*Requirements*:
Exact reproduction is required for all entries.

=-=-=

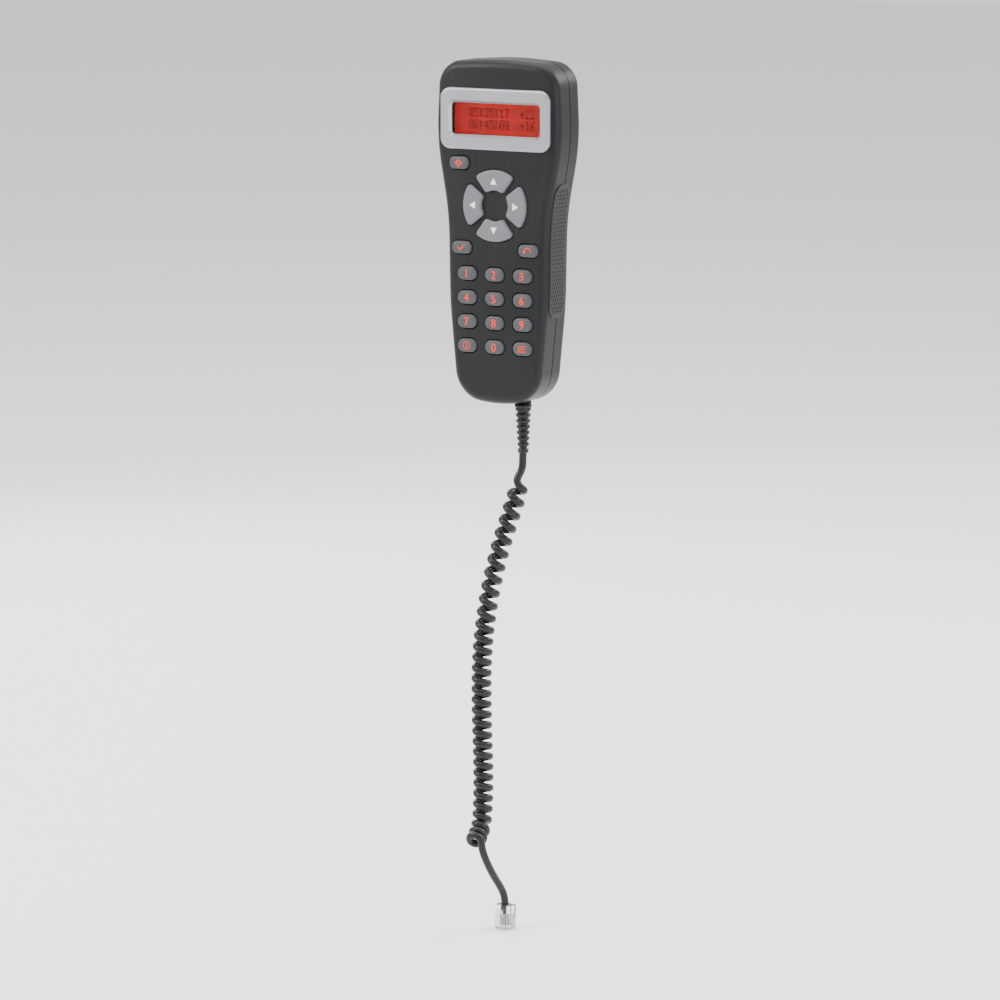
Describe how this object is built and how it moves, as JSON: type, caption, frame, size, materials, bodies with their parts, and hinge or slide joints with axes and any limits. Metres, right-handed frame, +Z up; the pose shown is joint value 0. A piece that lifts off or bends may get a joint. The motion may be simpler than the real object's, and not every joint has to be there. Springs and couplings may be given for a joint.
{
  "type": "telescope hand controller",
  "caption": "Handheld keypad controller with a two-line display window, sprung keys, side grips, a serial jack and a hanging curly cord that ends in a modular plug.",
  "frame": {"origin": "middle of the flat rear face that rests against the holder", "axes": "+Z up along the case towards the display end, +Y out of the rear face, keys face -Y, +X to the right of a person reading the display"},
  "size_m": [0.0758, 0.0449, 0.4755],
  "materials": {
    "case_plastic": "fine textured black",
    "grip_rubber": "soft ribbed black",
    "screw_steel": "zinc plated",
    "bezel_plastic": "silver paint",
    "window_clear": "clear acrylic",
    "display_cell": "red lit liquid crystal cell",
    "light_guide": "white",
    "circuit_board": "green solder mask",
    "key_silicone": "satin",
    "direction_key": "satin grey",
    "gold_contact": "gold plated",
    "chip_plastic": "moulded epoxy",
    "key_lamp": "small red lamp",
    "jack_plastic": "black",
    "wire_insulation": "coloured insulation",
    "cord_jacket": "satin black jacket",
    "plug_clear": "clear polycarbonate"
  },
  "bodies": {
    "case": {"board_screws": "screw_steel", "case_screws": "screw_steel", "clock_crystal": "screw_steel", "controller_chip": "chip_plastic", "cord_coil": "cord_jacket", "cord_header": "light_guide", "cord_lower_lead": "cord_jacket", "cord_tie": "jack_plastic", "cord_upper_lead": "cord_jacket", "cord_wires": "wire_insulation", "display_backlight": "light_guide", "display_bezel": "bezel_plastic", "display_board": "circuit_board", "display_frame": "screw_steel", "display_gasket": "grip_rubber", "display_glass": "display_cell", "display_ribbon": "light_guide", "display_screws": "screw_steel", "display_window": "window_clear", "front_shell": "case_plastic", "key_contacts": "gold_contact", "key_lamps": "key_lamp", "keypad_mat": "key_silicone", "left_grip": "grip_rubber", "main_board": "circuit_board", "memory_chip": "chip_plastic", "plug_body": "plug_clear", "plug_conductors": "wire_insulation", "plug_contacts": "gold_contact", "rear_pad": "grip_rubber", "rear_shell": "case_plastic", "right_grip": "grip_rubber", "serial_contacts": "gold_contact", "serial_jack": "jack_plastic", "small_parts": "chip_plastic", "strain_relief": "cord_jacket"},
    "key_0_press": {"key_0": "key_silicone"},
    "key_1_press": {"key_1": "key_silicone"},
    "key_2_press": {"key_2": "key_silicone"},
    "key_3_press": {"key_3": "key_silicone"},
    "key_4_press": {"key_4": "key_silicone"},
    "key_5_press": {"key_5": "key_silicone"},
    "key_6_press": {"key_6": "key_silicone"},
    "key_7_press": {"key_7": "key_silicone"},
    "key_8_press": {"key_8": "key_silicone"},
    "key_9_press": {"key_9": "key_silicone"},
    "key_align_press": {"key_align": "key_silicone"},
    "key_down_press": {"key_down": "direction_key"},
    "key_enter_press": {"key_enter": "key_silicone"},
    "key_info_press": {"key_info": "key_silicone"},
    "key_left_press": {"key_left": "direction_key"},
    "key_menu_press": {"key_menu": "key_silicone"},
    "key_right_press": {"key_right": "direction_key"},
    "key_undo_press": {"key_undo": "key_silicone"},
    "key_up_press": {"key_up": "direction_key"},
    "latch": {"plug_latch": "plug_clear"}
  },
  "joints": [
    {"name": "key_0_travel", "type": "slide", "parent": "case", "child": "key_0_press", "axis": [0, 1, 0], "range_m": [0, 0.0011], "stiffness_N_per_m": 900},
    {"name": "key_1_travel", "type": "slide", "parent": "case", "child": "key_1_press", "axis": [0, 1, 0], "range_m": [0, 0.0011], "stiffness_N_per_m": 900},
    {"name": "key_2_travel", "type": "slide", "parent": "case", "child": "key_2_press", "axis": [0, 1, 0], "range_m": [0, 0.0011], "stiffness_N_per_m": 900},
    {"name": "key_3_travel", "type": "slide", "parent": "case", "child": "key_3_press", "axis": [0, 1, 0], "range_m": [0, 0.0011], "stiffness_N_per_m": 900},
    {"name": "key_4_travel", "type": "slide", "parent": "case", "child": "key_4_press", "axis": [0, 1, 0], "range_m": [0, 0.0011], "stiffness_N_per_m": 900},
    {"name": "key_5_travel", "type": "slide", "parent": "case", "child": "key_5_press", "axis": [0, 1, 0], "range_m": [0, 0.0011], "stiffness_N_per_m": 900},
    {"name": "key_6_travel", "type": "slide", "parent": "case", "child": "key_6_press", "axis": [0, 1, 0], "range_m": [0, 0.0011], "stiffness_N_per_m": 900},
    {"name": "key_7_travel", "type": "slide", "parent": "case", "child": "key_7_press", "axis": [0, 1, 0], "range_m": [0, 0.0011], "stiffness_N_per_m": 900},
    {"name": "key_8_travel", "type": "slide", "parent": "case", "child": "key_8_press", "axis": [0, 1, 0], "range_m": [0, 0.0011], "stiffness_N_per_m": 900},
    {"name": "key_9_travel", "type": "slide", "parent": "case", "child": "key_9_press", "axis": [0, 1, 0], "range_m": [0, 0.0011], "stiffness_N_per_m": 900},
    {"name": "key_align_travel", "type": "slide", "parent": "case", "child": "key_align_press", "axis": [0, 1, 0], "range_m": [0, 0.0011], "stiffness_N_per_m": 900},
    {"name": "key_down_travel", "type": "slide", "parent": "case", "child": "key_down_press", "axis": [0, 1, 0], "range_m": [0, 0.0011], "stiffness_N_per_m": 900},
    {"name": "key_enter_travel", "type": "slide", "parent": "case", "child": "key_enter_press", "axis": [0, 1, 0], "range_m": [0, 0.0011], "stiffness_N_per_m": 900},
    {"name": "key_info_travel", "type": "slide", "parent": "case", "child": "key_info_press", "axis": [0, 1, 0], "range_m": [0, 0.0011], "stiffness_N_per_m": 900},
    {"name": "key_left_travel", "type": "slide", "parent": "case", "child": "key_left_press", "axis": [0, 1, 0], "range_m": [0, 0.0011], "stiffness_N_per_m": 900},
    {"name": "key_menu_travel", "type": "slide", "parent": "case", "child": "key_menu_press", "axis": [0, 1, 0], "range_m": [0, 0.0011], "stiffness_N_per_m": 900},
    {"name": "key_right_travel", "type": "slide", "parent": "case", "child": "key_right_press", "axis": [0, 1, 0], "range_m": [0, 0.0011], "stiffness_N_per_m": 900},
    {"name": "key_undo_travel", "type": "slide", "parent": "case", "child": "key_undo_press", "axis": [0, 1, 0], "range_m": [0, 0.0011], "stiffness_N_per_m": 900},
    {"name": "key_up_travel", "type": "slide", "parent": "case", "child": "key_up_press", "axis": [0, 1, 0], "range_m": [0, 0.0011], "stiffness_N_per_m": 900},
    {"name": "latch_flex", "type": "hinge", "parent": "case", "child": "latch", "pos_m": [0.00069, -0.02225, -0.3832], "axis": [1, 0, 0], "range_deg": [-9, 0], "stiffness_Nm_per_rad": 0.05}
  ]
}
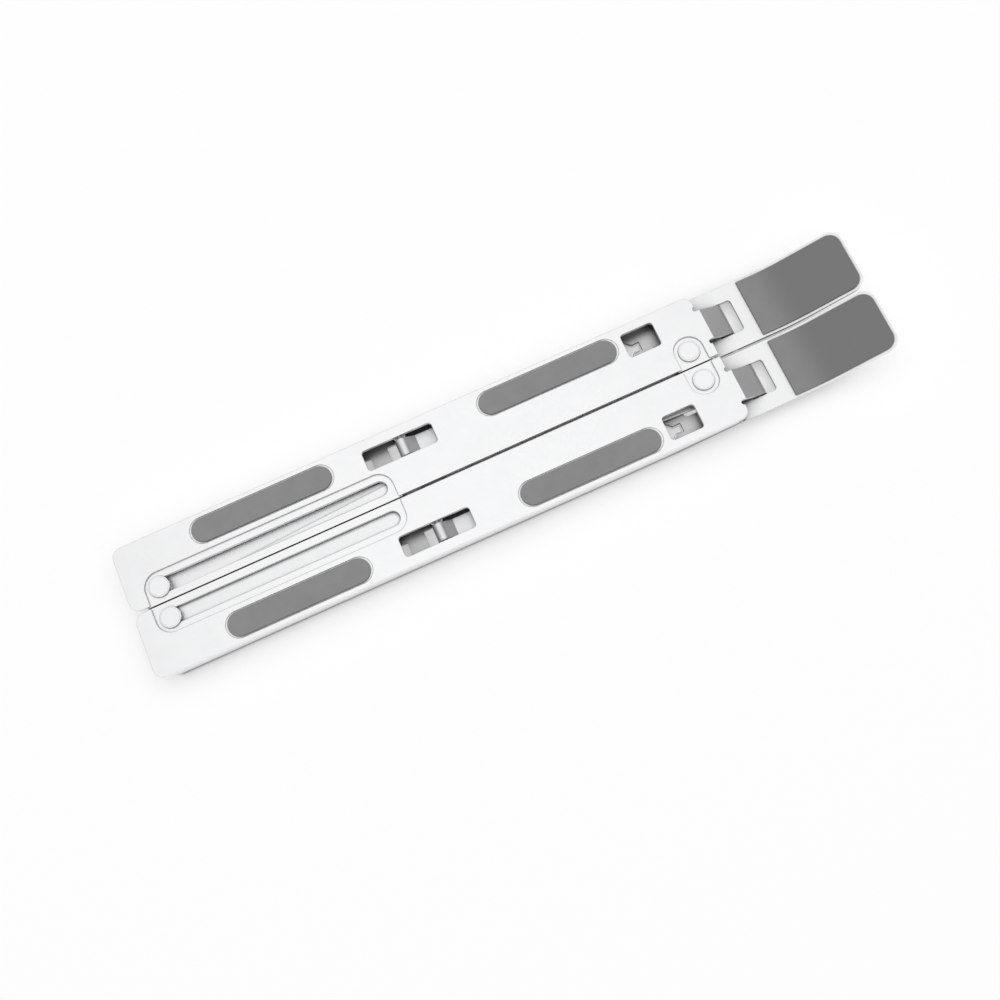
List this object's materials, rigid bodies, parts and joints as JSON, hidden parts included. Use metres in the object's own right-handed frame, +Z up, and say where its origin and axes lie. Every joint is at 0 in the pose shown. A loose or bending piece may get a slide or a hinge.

=-=-=

*Solution to this exercise*:
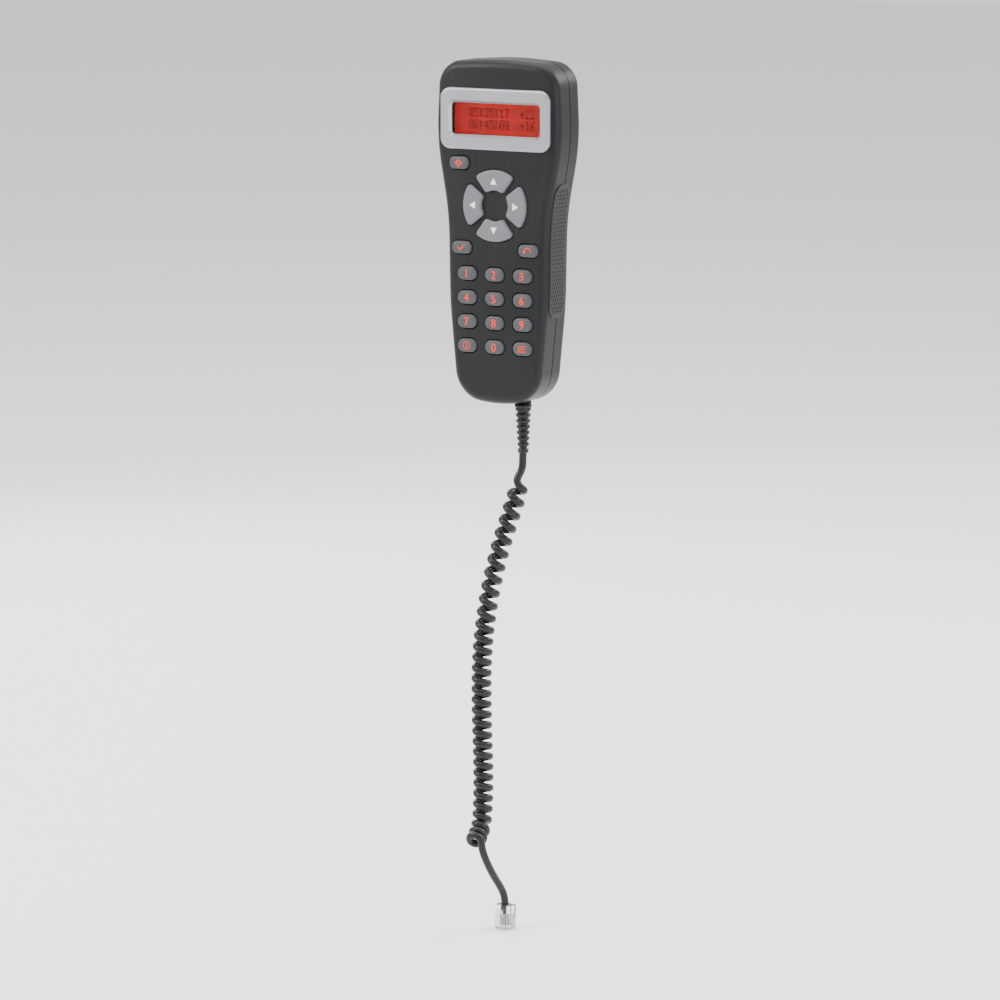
Describe how this object is built and how it moves, as JSON: type, caption, frame, size, materials, bodies with their parts, and hinge or slide joints with axes and any limits. Metres, right-handed frame, +Z up; the pose shown is joint value 0. A piece that lifts off or bends may get a joint. The motion may be simpler than the real object's, and not every joint has to be there. Springs and couplings may be given for a joint.
{
  "type": "telescope hand controller",
  "caption": "Handheld keypad controller with a two-line display window, sprung keys, side grips, a serial jack and a hanging curly cord that ends in a modular plug.",
  "frame": {"origin": "middle of the flat rear face that rests against the holder", "axes": "+Z up along the case towards the display end, +Y out of the rear face, keys face -Y, +X to the right of a person reading the display"},
  "size_m": [0.0758, 0.0449, 0.4755],
  "materials": {
    "case_plastic": "fine textured black",
    "grip_rubber": "soft ribbed black",
    "screw_steel": "zinc plated",
    "bezel_plastic": "silver paint",
    "window_clear": "clear acrylic",
    "display_cell": "red lit liquid crystal cell",
    "light_guide": "white",
    "circuit_board": "green solder mask",
    "key_silicone": "satin",
    "direction_key": "satin grey",
    "gold_contact": "gold plated",
    "chip_plastic": "moulded epoxy",
    "key_lamp": "small red lamp",
    "jack_plastic": "black",
    "wire_insulation": "coloured insulation",
    "cord_jacket": "satin black jacket",
    "plug_clear": "clear polycarbonate"
  },
  "bodies": {
    "case": {"board_screws": "screw_steel", "case_screws": "screw_steel", "clock_crystal": "screw_steel", "controller_chip": "chip_plastic", "cord_coil": "cord_jacket", "cord_header": "light_guide", "cord_lower_lead": "cord_jacket", "cord_tie": "jack_plastic", "cord_upper_lead": "cord_jacket", "cord_wires": "wire_insulation", "display_backlight": "light_guide", "display_bezel": "bezel_plastic", "display_board": "circuit_board", "display_frame": "screw_steel", "display_gasket": "grip_rubber", "display_glass": "display_cell", "display_ribbon": "light_guide", "display_screws": "screw_steel", "display_window": "window_clear", "front_shell": "case_plastic", "key_contacts": "gold_contact", "key_lamps": "key_lamp", "keypad_mat": "key_silicone", "left_grip": "grip_rubber", "main_board": "circuit_board", "memory_chip": "chip_plastic", "plug_body": "plug_clear", "plug_conductors": "wire_insulation", "plug_contacts": "gold_contact", "rear_pad": "grip_rubber", "rear_shell": "case_plastic", "right_grip": "grip_rubber", "serial_contacts": "gold_contact", "serial_jack": "jack_plastic", "small_parts": "chip_plastic", "strain_relief": "cord_jacket"},
    "key_0_press": {"key_0": "key_silicone"},
    "key_1_press": {"key_1": "key_silicone"},
    "key_2_press": {"key_2": "key_silicone"},
    "key_3_press": {"key_3": "key_silicone"},
    "key_4_press": {"key_4": "key_silicone"},
    "key_5_press": {"key_5": "key_silicone"},
    "key_6_press": {"key_6": "key_silicone"},
    "key_7_press": {"key_7": "key_silicone"},
    "key_8_press": {"key_8": "key_silicone"},
    "key_9_press": {"key_9": "key_silicone"},
    "key_align_press": {"key_align": "key_silicone"},
    "key_down_press": {"key_down": "direction_key"},
    "key_enter_press": {"key_enter": "key_silicone"},
    "key_info_press": {"key_info": "key_silicone"},
    "key_left_press": {"key_left": "direction_key"},
    "key_menu_press": {"key_menu": "key_silicone"},
    "key_right_press": {"key_right": "direction_key"},
    "key_undo_press": {"key_undo": "key_silicone"},
    "key_up_press": {"key_up": "direction_key"},
    "latch": {"plug_latch": "plug_clear"}
  },
  "joints": [
    {"name": "key_0_travel", "type": "slide", "parent": "case", "child": "key_0_press", "axis": [0, 1, 0], "range_m": [0, 0.0011], "stiffness_N_per_m": 900},
    {"name": "key_1_travel", "type": "slide", "parent": "case", "child": "key_1_press", "axis": [0, 1, 0], "range_m": [0, 0.0011], "stiffness_N_per_m": 900},
    {"name": "key_2_travel", "type": "slide", "parent": "case", "child": "key_2_press", "axis": [0, 1, 0], "range_m": [0, 0.0011], "stiffness_N_per_m": 900},
    {"name": "key_3_travel", "type": "slide", "parent": "case", "child": "key_3_press", "axis": [0, 1, 0], "range_m": [0, 0.0011], "stiffness_N_per_m": 900},
    {"name": "key_4_travel", "type": "slide", "parent": "case", "child": "key_4_press", "axis": [0, 1, 0], "range_m": [0, 0.0011], "stiffness_N_per_m": 900},
    {"name": "key_5_travel", "type": "slide", "parent": "case", "child": "key_5_press", "axis": [0, 1, 0], "range_m": [0, 0.0011], "stiffness_N_per_m": 900},
    {"name": "key_6_travel", "type": "slide", "parent": "case", "child": "key_6_press", "axis": [0, 1, 0], "range_m": [0, 0.0011], "stiffness_N_per_m": 900},
    {"name": "key_7_travel", "type": "slide", "parent": "case", "child": "key_7_press", "axis": [0, 1, 0], "range_m": [0, 0.0011], "stiffness_N_per_m": 900},
    {"name": "key_8_travel", "type": "slide", "parent": "case", "child": "key_8_press", "axis": [0, 1, 0], "range_m": [0, 0.0011], "stiffness_N_per_m": 900},
    {"name": "key_9_travel", "type": "slide", "parent": "case", "child": "key_9_press", "axis": [0, 1, 0], "range_m": [0, 0.0011], "stiffness_N_per_m": 900},
    {"name": "key_align_travel", "type": "slide", "parent": "case", "child": "key_align_press", "axis": [0, 1, 0], "range_m": [0, 0.0011], "stiffness_N_per_m": 900},
    {"name": "key_down_travel", "type": "slide", "parent": "case", "child": "key_down_press", "axis": [0, 1, 0], "range_m": [0, 0.0011], "stiffness_N_per_m": 900},
    {"name": "key_enter_travel", "type": "slide", "parent": "case", "child": "key_enter_press", "axis": [0, 1, 0], "range_m": [0, 0.0011], "stiffness_N_per_m": 900},
    {"name": "key_info_travel", "type": "slide", "parent": "case", "child": "key_info_press", "axis": [0, 1, 0], "range_m": [0, 0.0011], "stiffness_N_per_m": 900},
    {"name": "key_left_travel", "type": "slide", "parent": "case", "child": "key_left_press", "axis": [0, 1, 0], "range_m": [0, 0.0011], "stiffness_N_per_m": 900},
    {"name": "key_menu_travel", "type": "slide", "parent": "case", "child": "key_menu_press", "axis": [0, 1, 0], "range_m": [0, 0.0011], "stiffness_N_per_m": 900},
    {"name": "key_right_travel", "type": "slide", "parent": "case", "child": "key_right_press", "axis": [0, 1, 0], "range_m": [0, 0.0011], "stiffness_N_per_m": 900},
    {"name": "key_undo_travel", "type": "slide", "parent": "case", "child": "key_undo_press", "axis": [0, 1, 0], "range_m": [0, 0.0011], "stiffness_N_per_m": 900},
    {"name": "key_up_travel", "type": "slide", "parent": "case", "child": "key_up_press", "axis": [0, 1, 0], "range_m": [0, 0.0011], "stiffness_N_per_m": 900},
    {"name": "latch_flex", "type": "hinge", "parent": "case", "child": "latch", "pos_m": [0.00069, -0.02225, -0.3832], "axis": [1, 0, 0], "range_deg": [-9, 0], "stiffness_Nm_per_rad": 0.05}
  ]
}
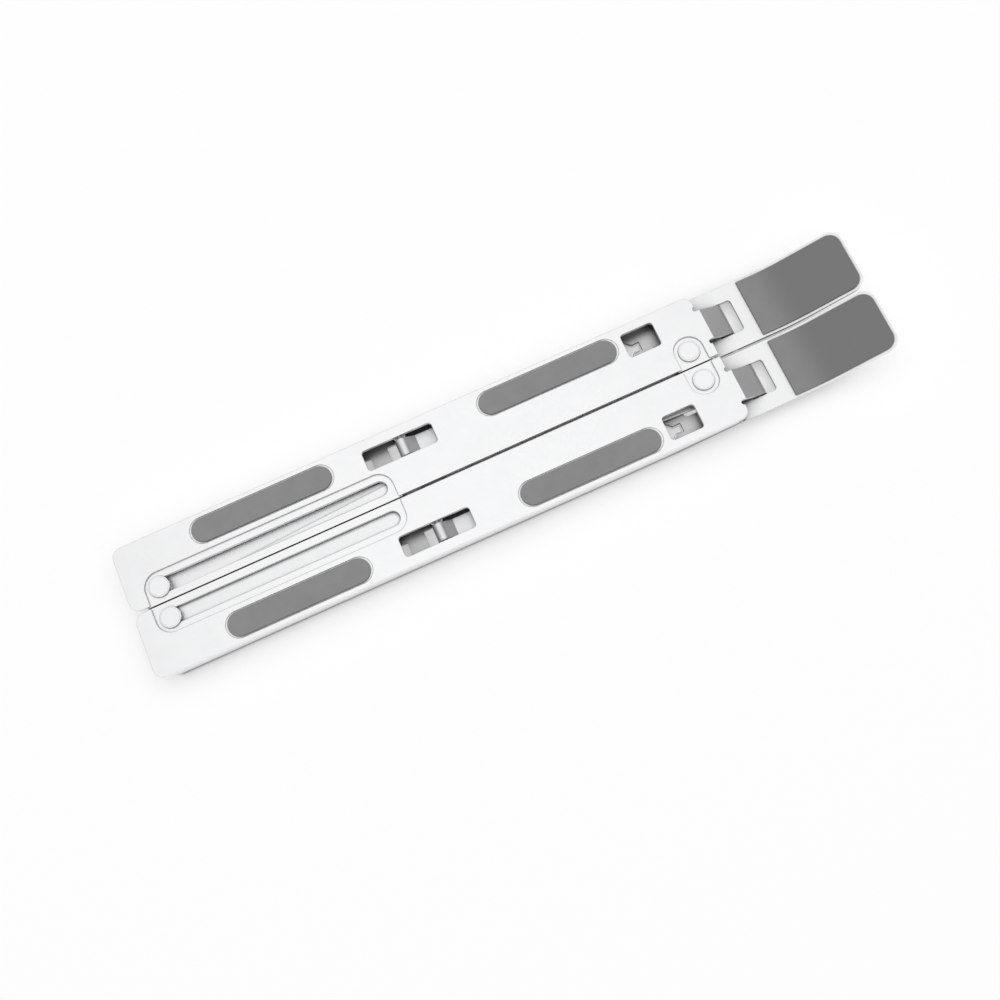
List this object's materials, rigid bodies, parts and joints as JSON, hidden parts included. Use metres in the object's own right-handed frame, +Z up, and say where its origin and axes lie. Every joint is at 0 in the pose shown. A loose or bending piece may get a slide or a hinge.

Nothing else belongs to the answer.